Now, a wealthy Texas banker  wants to round up enough private investors to go after banks such as B of A, JPMorgan Chase (NYSE: JPM  ) , Goldman Sachs (NYSE: GS  ) , Morgan Stanley (NYSE: MS  ) , and Citigroup (NYSE: C  ) that he claims sold his company a passel of crummy residential mortgage-backed securities totaling at least $1 billion in value.

A difficult, though not impossible, maneuver
The Wall Street Journal  notes that Andrew Beal's CXA Corp. placed an advertisement in that paper late last year listing a series of bonds it owns that the company considers of suspect quality. The ad encouraged other investors with interests in those instruments to contact CXA, ostensibly to join in the company's investigation. A similar ad was placed in another publication, as well.

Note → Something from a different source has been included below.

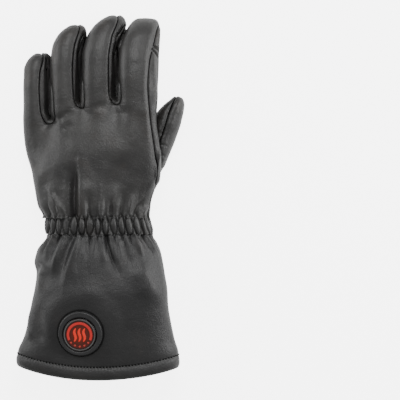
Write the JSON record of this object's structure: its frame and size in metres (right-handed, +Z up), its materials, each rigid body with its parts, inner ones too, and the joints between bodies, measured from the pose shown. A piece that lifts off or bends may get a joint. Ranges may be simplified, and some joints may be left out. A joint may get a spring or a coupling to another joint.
{
  "type": "heated glove",
  "caption": "Left heated gauntlet glove in padded leather, lying palm down: fingers with fourchettes, gathered wrist, wide cuff with a padded hem, and a round push switch with lit marks",
  "frame": {"origin": "middle of the glove's footprint on the surface it lies on", "axes": "+Y towards the fingertips, +X towards the thumb, +Z up out of the back of the hand"},
  "size_m": [0.1474, 0.3216, 0.0598],
  "materials": {
    "hand_leather": "soft satin, fine grain",
    "cuff_leather": "soft satin, fine grain",
    "hem_leather": "soft satin, fine grain",
    "button_rubber": "matt",
    "cap_lens": "gloss",
    "rim_plastic": "satin",
    "glow_marks": "lit"
  },
  "bodies": {
    "glove": {"hand_back": "hand_leather", "palm": "hand_leather", "fourchette_little_ring": "hand_leather", "fourchette_ring_middle": "hand_leather", "fourchette_middle_index": "hand_leather", "thumb_inner": "hand_leather", "thumb_outer": "hand_leather", "wrist": "hand_leather", "cuff": "cuff_leather", "hem": "hem_leather", "button_cup": "button_rubber"},
    "cap": {"button_cap": "cap_lens", "cap_rim": "rim_plastic", "glow_ring": "glow_marks", "heat_wave_left": "glow_marks", "heat_wave_middle": "glow_marks", "heat_wave_right": "glow_marks", "dot_1": "glow_marks", "dot_2": "glow_marks", "dot_3": "glow_marks", "dot_4": "glow_marks", "dot_5": "glow_marks"}
  },
  "joints": [
    {"name": "button_press", "type": "slide", "parent": "glove", "child": "cap", "axis": [0.1045, 0.1212, -0.9871], "range_m": [0, 0.001], "stiffness_N_per_m": 1000}
  ]
}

Why is Beal doing this? Quite simply, to put the squeeze on the banks that sold the securities, allegedly under false pretenses. He just might be able to pull it off, for a couple of reasons: It's been done before, and he is extremely savvy.

Beal is known for making lemonade out of lemons, making his fortune through scooping up distressed assets  such as real estate, corporate bonds, and residential and commercial real estate loans during times of crisis, and making money from them. His strategy has worked beautifully: He now has a net worth of $7 billion, according to Forbes' list of the world's billionaires .

For success , Beal needs to recruit investors with 25% of the voting rights for the bonds in a specific issue, who can then declare a default and sue the servicer of the loans. So far, only seven out of the 93 MBSes in question have gathered up enough votes to move forward.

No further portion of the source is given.